* STATED EXERCISE: Starting with the line that contains "build_compressor(machine)" and stopping after the line that contains "BAY_FLOOR = 0.2648", output every line exactly as it stands.

==== INFORMATION PROVIDED

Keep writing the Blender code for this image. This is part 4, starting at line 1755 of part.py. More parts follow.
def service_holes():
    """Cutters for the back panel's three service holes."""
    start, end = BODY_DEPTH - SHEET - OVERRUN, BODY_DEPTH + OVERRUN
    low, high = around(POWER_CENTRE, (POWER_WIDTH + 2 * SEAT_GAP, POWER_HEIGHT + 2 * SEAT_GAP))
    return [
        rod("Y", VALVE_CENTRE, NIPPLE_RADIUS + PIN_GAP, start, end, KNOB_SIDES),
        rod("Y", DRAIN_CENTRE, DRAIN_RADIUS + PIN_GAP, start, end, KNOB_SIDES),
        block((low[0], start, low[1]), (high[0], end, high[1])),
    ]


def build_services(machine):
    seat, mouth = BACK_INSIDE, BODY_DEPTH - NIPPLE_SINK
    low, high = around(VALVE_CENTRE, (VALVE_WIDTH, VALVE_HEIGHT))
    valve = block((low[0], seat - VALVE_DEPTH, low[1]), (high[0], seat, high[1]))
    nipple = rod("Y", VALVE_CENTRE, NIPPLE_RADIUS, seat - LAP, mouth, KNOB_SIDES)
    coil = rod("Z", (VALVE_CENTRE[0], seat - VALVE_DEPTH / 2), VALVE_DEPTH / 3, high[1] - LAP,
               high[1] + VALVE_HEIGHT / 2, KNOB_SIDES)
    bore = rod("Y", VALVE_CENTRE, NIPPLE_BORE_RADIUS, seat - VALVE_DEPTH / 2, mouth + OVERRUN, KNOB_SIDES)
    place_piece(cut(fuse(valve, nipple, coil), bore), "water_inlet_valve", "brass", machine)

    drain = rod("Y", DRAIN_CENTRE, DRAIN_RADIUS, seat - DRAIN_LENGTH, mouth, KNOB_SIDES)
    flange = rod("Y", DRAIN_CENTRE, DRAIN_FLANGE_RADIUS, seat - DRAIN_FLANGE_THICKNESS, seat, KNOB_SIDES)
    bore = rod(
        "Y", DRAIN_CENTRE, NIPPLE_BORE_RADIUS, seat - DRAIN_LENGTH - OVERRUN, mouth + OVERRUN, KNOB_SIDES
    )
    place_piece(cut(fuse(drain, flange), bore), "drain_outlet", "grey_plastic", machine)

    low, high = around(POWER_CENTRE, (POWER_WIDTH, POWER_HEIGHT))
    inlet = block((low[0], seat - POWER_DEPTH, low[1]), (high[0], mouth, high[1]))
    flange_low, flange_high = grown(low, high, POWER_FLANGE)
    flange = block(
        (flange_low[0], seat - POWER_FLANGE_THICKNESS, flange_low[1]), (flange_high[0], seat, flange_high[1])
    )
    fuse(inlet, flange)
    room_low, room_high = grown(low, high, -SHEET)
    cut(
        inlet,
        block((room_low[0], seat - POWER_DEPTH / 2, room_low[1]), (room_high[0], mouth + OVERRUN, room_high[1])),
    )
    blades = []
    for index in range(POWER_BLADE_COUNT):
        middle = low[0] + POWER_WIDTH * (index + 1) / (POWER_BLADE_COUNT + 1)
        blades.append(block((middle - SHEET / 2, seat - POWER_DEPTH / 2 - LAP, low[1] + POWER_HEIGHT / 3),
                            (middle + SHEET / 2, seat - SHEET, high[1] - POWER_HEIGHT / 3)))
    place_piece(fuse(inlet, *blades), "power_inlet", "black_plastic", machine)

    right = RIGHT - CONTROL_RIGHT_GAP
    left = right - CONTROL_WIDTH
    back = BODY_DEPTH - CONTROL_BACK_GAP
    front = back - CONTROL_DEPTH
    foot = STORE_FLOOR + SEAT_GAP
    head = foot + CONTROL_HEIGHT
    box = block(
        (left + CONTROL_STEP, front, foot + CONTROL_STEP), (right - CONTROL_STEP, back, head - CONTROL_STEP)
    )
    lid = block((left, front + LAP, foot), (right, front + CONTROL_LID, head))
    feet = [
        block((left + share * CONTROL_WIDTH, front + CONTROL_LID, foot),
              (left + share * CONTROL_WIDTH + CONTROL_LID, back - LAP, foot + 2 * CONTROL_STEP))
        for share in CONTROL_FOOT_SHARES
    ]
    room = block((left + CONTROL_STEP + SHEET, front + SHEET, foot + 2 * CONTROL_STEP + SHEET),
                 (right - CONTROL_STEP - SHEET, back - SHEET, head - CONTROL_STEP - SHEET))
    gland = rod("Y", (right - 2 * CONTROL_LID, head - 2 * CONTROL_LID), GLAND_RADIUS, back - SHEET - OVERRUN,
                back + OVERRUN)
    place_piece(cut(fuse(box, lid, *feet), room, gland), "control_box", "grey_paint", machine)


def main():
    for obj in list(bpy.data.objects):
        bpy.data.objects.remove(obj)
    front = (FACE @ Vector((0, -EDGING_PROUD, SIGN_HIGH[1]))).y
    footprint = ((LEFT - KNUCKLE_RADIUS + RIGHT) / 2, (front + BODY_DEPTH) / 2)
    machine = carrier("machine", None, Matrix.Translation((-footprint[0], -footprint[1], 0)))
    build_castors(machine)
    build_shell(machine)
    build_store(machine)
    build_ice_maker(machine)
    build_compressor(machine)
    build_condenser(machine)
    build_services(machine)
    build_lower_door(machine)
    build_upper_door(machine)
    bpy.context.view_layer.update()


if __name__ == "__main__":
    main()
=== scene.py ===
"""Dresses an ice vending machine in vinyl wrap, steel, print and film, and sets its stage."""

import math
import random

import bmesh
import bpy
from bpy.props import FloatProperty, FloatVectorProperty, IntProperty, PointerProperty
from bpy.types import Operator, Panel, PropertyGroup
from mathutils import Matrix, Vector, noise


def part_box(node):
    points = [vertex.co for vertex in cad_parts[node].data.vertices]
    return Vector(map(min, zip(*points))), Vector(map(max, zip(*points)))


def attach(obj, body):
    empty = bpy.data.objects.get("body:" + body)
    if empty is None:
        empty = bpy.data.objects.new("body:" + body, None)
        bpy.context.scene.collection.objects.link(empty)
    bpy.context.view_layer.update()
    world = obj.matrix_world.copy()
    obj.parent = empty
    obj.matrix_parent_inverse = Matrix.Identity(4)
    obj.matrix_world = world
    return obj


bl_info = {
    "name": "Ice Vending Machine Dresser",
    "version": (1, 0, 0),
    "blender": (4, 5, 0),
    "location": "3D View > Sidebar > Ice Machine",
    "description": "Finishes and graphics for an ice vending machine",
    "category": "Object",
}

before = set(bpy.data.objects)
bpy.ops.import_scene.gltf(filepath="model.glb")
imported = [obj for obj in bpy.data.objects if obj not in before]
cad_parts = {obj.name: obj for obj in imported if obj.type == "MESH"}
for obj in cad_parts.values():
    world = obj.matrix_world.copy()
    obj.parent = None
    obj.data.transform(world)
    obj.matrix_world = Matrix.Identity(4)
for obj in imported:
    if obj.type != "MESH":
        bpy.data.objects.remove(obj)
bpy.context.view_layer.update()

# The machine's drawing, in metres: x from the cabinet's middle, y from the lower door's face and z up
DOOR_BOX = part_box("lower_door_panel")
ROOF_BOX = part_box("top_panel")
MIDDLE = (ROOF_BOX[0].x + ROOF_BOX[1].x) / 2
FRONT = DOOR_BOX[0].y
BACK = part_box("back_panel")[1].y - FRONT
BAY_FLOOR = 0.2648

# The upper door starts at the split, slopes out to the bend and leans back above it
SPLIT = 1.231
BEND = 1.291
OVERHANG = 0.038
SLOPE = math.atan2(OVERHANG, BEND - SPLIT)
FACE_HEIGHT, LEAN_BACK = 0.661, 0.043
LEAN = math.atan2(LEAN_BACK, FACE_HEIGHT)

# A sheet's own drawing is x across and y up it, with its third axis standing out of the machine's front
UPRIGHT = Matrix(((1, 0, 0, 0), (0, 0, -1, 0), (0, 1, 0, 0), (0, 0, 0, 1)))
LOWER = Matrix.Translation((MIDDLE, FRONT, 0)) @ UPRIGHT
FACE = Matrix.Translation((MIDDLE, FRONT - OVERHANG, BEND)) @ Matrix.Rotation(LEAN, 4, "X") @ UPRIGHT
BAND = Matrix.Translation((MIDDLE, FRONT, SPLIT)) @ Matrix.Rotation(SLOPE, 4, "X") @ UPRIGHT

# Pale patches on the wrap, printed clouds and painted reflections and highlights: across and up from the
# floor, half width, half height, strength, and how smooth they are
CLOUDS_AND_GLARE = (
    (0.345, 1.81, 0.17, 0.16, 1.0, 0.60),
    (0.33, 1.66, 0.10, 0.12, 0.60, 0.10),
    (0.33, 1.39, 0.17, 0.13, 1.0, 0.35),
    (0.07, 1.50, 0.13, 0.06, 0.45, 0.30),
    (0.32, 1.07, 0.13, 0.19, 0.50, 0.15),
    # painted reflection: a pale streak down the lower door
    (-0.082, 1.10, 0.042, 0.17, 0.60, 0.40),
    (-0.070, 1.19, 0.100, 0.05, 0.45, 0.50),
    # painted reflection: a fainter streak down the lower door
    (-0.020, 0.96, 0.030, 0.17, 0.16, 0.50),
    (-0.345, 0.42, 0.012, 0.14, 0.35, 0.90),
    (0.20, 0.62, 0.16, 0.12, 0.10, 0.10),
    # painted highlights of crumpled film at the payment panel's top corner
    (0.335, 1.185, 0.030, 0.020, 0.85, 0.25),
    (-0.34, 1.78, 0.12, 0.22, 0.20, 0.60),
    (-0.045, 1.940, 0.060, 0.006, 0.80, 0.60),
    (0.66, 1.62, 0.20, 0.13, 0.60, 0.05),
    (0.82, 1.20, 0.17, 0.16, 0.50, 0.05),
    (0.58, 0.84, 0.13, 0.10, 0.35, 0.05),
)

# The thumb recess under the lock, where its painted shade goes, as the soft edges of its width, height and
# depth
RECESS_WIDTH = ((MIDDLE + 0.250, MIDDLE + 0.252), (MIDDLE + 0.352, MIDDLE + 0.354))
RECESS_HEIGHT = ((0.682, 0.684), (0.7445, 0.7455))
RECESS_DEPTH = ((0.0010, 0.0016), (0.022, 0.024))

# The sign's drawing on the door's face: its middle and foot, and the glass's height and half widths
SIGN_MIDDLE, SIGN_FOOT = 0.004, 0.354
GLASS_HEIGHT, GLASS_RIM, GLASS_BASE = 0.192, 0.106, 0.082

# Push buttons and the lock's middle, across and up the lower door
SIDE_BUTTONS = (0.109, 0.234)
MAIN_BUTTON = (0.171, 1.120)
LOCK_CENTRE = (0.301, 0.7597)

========
==== INFORMATION PROVIDED

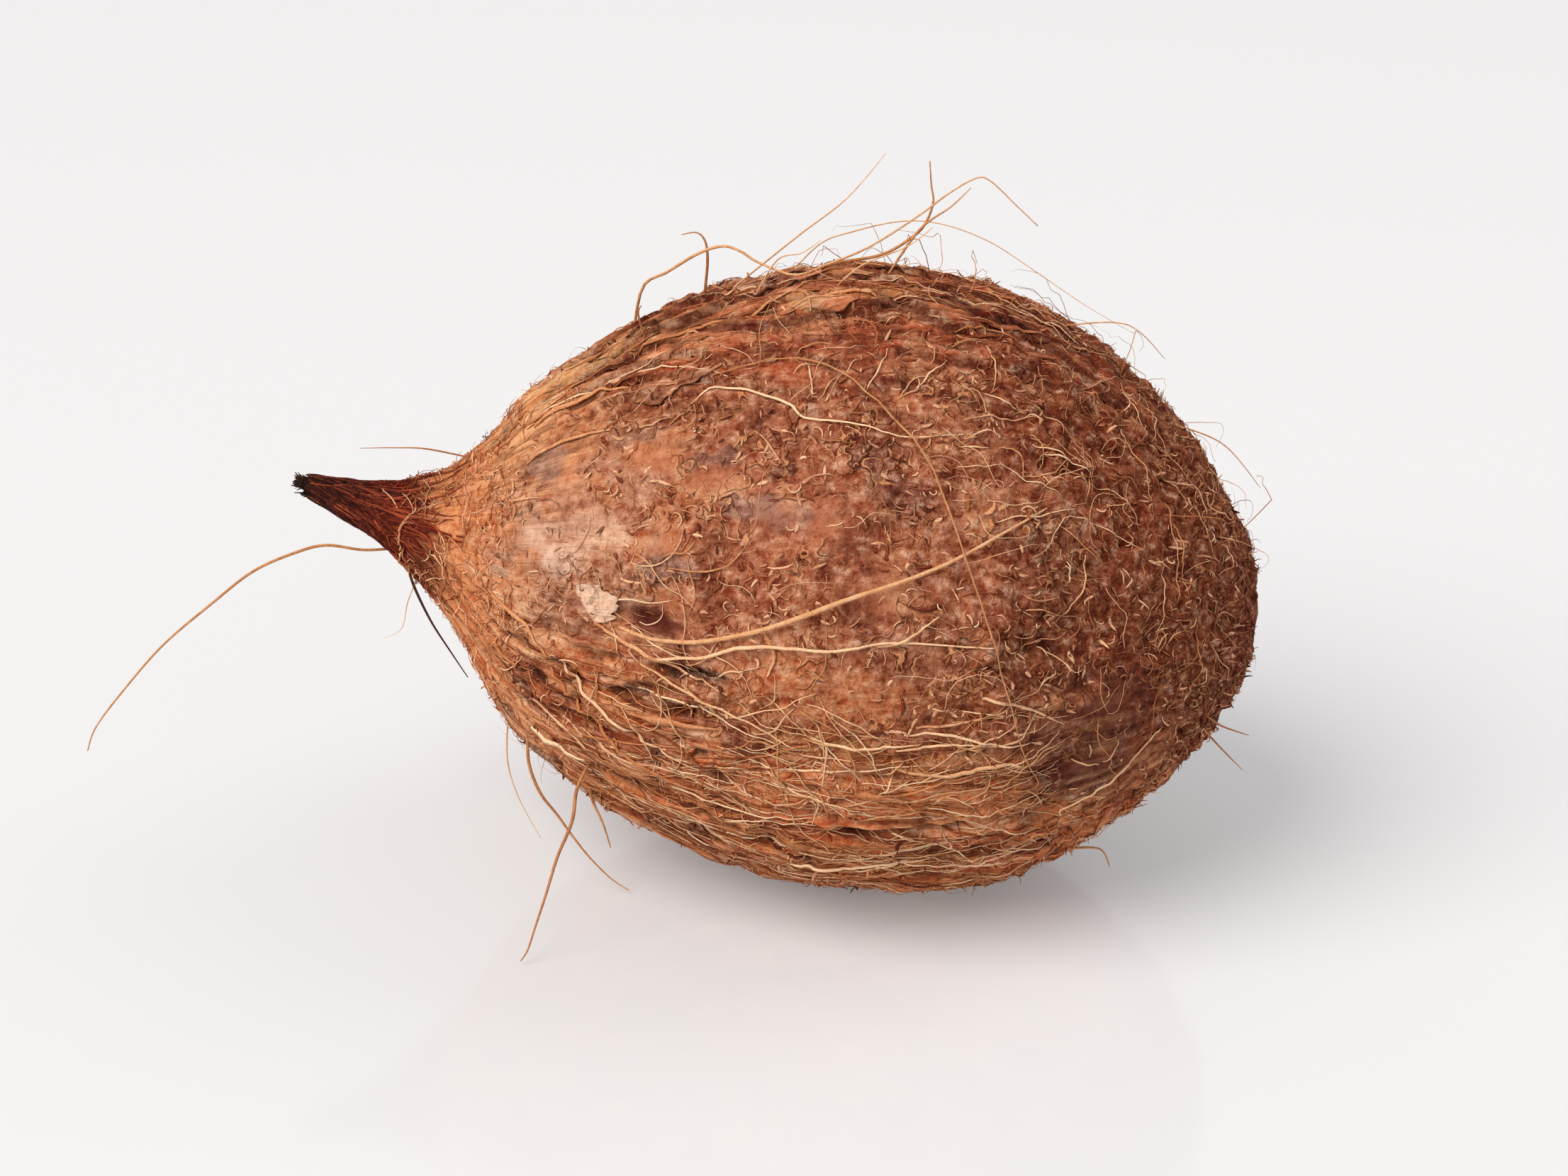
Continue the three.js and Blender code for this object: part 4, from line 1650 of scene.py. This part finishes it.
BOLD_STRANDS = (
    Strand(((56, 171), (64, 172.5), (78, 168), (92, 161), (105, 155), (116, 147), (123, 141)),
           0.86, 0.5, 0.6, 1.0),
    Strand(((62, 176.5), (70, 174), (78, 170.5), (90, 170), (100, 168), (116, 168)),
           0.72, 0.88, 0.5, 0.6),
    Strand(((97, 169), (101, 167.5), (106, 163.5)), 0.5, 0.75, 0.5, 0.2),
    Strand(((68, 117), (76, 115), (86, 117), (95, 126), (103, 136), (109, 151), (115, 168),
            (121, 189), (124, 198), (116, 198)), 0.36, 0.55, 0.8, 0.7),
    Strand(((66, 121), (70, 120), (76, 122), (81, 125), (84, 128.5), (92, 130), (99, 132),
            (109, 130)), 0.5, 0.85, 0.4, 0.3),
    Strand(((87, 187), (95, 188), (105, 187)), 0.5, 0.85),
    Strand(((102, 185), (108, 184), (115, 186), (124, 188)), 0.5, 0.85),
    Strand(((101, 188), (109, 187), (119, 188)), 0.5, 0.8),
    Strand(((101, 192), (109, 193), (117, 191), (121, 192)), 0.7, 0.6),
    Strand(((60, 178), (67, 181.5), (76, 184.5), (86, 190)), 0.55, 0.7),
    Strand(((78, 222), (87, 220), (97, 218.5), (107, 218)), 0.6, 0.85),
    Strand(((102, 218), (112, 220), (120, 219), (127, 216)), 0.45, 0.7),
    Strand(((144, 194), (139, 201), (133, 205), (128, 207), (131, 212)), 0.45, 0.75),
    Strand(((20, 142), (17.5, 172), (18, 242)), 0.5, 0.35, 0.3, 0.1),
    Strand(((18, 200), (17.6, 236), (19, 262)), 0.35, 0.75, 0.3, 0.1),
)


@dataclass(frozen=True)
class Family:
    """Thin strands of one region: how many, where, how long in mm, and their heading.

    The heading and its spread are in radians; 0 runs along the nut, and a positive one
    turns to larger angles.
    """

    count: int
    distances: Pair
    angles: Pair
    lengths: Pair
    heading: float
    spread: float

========

* THE SOLUTION:
    build_compressor(machine)
    build_condenser(machine)
    build_services(machine)
    build_lower_door(machine)
    build_upper_door(machine)
    bpy.context.view_layer.update()


if __name__ == "__main__":
    main()
=== scene.py ===
"""Dresses an ice vending machine in vinyl wrap, steel, print and film, and sets its stage."""

import math
import random

import bmesh
import bpy
from bpy.props import FloatProperty, FloatVectorProperty, IntProperty, PointerProperty
from bpy.types import Operator, Panel, PropertyGroup
from mathutils import Matrix, Vector, noise


def part_box(node):
    points = [vertex.co for vertex in cad_parts[node].data.vertices]
    return Vector(map(min, zip(*points))), Vector(map(max, zip(*points)))


def attach(obj, body):
    empty = bpy.data.objects.get("body:" + body)
    if empty is None:
        empty = bpy.data.objects.new("body:" + body, None)
        bpy.context.scene.collection.objects.link(empty)
    bpy.context.view_layer.update()
    world = obj.matrix_world.copy()
    obj.parent = empty
    obj.matrix_parent_inverse = Matrix.Identity(4)
    obj.matrix_world = world
    return obj


bl_info = {
    "name": "Ice Vending Machine Dresser",
    "version": (1, 0, 0),
    "blender": (4, 5, 0),
    "location": "3D View > Sidebar > Ice Machine",
    "description": "Finishes and graphics for an ice vending machine",
    "category": "Object",
}

before = set(bpy.data.objects)
bpy.ops.import_scene.gltf(filepath="model.glb")
imported = [obj for obj in bpy.data.objects if obj not in before]
cad_parts = {obj.name: obj for obj in imported if obj.type == "MESH"}
for obj in cad_parts.values():
    world = obj.matrix_world.copy()
    obj.parent = None
    obj.data.transform(world)
    obj.matrix_world = Matrix.Identity(4)
for obj in imported:
    if obj.type != "MESH":
        bpy.data.objects.remove(obj)
bpy.context.view_layer.update()

# The machine's drawing, in metres: x from the cabinet's middle, y from the lower door's face and z up
DOOR_BOX = part_box("lower_door_panel")
ROOF_BOX = part_box("top_panel")
MIDDLE = (ROOF_BOX[0].x + ROOF_BOX[1].x) / 2
FRONT = DOOR_BOX[0].y
BACK = part_box("back_panel")[1].y - FRONT
BAY_FLOOR = 0.2648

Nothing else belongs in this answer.